Wisconsin 2011 legislative districts and 2016 voting patterns outline map crop


WisContext

At a glance, Wisconsin’s legislative district maps in place since 2011 do not reveal districts with the bizarre shapes and outlines that are classic markers of gerrymandering schemes. But a closer examination of the state’s Assembly districts reveals a more sophisticated approach to this electoral stratagem, particularly in the sharp red-blue divide that spans Milwaukee and its suburbs.

Gerrymandering is the practice of intentionally manipulating the boundaries of legislative districts to achieve a desired political end. Given the increasingly partisan voting practices of elected officials in Wisconsin and more broadly across the United States, manipulation of districts to give one political party an advantage leaves voters who support other parties’ candidates without meaningful representation, depriving them of a voice in representative government.

Claims of unconstitutional gerrymandering in Wisconsin is at the heart of an historic lawsuit before the U.S. Supreme Court. The plaintiffs in Gill v. Whitford, which was argued before the high court on Oct. 3, 2017, contend that the state’s legislative district map adopted in 2011 exemplifies partisan gerrymandering that deprives them of their rights to representation under the legal concept of “one person, one vote” and is therefore unconstitutional.

Every ten years, as mandated by the U.S. Constitution, a complete count of all the people in the nation is taken.
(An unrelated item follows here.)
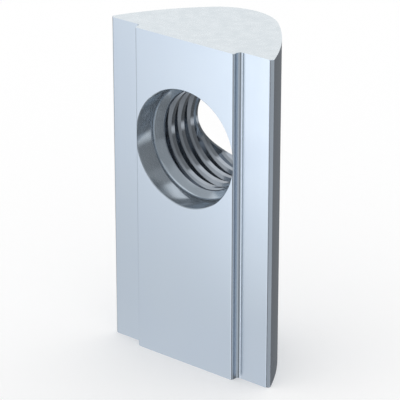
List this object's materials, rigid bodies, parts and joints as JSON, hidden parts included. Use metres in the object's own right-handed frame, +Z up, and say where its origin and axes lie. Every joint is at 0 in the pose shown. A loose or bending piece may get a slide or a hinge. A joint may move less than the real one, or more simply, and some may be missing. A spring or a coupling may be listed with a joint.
{
  "type": "threaded slot nut",
  "caption": "Half-round slot nut: a short zinc-plated steel bar with a stepped flat front, a rounded back and a threaded through hole nearer its top end.",
  "frame": {"origin": "middle of the floor of the bounding box, on the cut end that the bar stands on", "axes": "+Z up along the bar, +X across its width, -Y out of the stepped front face and out of the mouth of the threaded hole"},
  "size_m": [0.0134, 0.0074, 0.023],
  "materials": {
    "zinc_plated_steel": "bright bluish zinc plating, satin"
  },
  "bodies": {
    "root": {"nut_body": "zinc_plated_steel"}
  },
  "joints": []
}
The most basic goal of the decennial count by the U.S. Census Bureau is to update the government’s information on the number of people living at every address around the country. These counts are used for a number of purposes, including setting state and local funding levels, and planning public works investments. Primary among the Census’ purposes is to maintain equal representation at all levels of government. Over time, some places grow in population, while others shrink. The Census data are used as the fundamental building block for redrawing political districts every decade to ensure that each person is equally represented in government.

The redistricting process varies by state, and there can be significant differences between them. In Wisconsin, as in 36 other states, the state legislature has control of the process. The district map is revised following the release of Census population counts, and the revised map is considered and voted upon like any other legislation, requiring a majority vote in both legislative chambers and the governor’s signature. Thus, if a political party holds power in the year following the decennial census, it controls the effort to redraw legislative boundaries. Following the 2010 election — and that year’s Census — Republicans held majorities in the Wisconsin Assembly and Senate, as well as the governorship, putting them in the driver’s seat to control that round of redistricting.
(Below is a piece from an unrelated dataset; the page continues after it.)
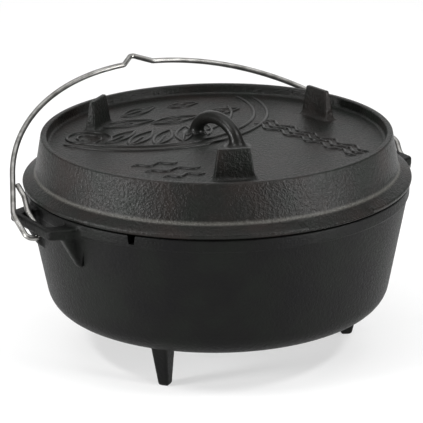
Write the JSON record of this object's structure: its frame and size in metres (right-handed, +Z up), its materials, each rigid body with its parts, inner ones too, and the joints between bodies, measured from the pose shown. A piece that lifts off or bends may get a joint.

The goal of the redistricting process is to ensure that each seat in all state legislative bodies represents approximately the same number of people. However, when the process is controlled by a partisan majority, a secondary goal may enter the picture: maintaining or increasing that majority. Districts may be intentionally redrawn in ways that make it easier for candidates from the party drawing the maps to win future elections. In order to prevent this possibility, advocates of non-partisan control of the redistricting process are seeking to implement this approach across the nation, including in Wisconsin. Five states already use independent commissions comprised of neither legislators nor public officials to redraw their maps, which tend to produce tighter races and more competitive elections.

District mapmakers — whomever they are — do have to follow some rules and guidelines. The federal government requires that in all 50 states, legislative districts in must have roughly equal total population. In practice, district populations end up being within a range of about 10 percent of each other. Additionally, the Voting Rights Act of 1965 prohibits the drawing of districts in such a way as to to deny racial minorities meaningful participation in the political process.
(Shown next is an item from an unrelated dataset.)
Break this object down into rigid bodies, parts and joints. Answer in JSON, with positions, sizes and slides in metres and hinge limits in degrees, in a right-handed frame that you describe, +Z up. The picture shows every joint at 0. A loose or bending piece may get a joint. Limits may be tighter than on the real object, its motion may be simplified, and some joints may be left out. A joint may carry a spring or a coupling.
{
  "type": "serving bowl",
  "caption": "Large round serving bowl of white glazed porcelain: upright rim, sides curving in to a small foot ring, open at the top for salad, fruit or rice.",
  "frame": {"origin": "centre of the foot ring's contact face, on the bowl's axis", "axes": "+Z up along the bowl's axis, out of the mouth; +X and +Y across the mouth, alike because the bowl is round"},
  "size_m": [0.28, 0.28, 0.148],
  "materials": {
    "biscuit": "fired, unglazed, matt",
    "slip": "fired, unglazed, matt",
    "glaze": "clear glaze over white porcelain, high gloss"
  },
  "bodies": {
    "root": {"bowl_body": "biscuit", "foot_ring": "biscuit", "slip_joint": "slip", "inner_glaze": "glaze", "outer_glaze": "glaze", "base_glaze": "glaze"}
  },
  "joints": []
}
In Wisconsin, the state constitution sets four other requirements for redistricting. For starters, it specifies that districts should be compact. This requirement is meant to prevent a familiar form of gerrymandering, which gets its name from a cartoon lampooning an 1812 Massachusetts district with an especially bizarre shape resembling a mythical salamander.

Elkanah Tisdale (public domain)
The term “gerrymandering” was coined in 1812, following the creation of a legislative district resembling a mythological salamander under Massachusetts Gov. Elbridge Gerry.

A compactness rule also exists in Pennsylvania, and was at the forefront in February 2018, when that state’s Supreme Court decided on a lawsuit arguing that its 2011 legislative maps were a partisan gerrymander. For example, Pennsylvania’s 7th congressional district, often described as a silhouette of Goofy kicking Donald Duck, received attention as an egregious example of where the compactness rule has been violated. The state high court overturned the 2011 district map, ruling that it was indeed a partisan gerrymander, in part based on violation of the compactness rule, and ordered the drawing of new districts.

Pennsylvania’s 7th congressional district adopted in 2011 did not follow standards related to the compactness rule, and was determined by that state’s Supreme Court in February 2018 to be an unconstitutional example of gerrymandering.
Malia Jones/UW Applied Population Lab

The Wisconsin Constitution specifies three additional requirements that are intended to keep communities together in terms of representation in government. It states specifically that districts should maintain the integrity of communities of interest —usually defined simply as groups of people who have similar legislative concerns — and requires that districts be bounded by county, precinct, town or ward lines. Finally, each district must be contiguous — that is, its parts must be attached to one another.

Some exceptions to the contiguity rule apply. For example, the city of Racine has a non-contiguous area due to a 1964 annexation of land from the town of Mount Pleasant; it’s separated from the rest of the city area by the Root River and unincorporated areas. In such cases, Wisconsin’s rules allow a legislative district to follow another administrative boundary, even if it is non-contiguous, in order to preserve the community’s representation by a single elected official. Likewise, Washington Island at the tip of the Door County peninsula is included in the district that covers the peninsula across the Porte de Morts passage.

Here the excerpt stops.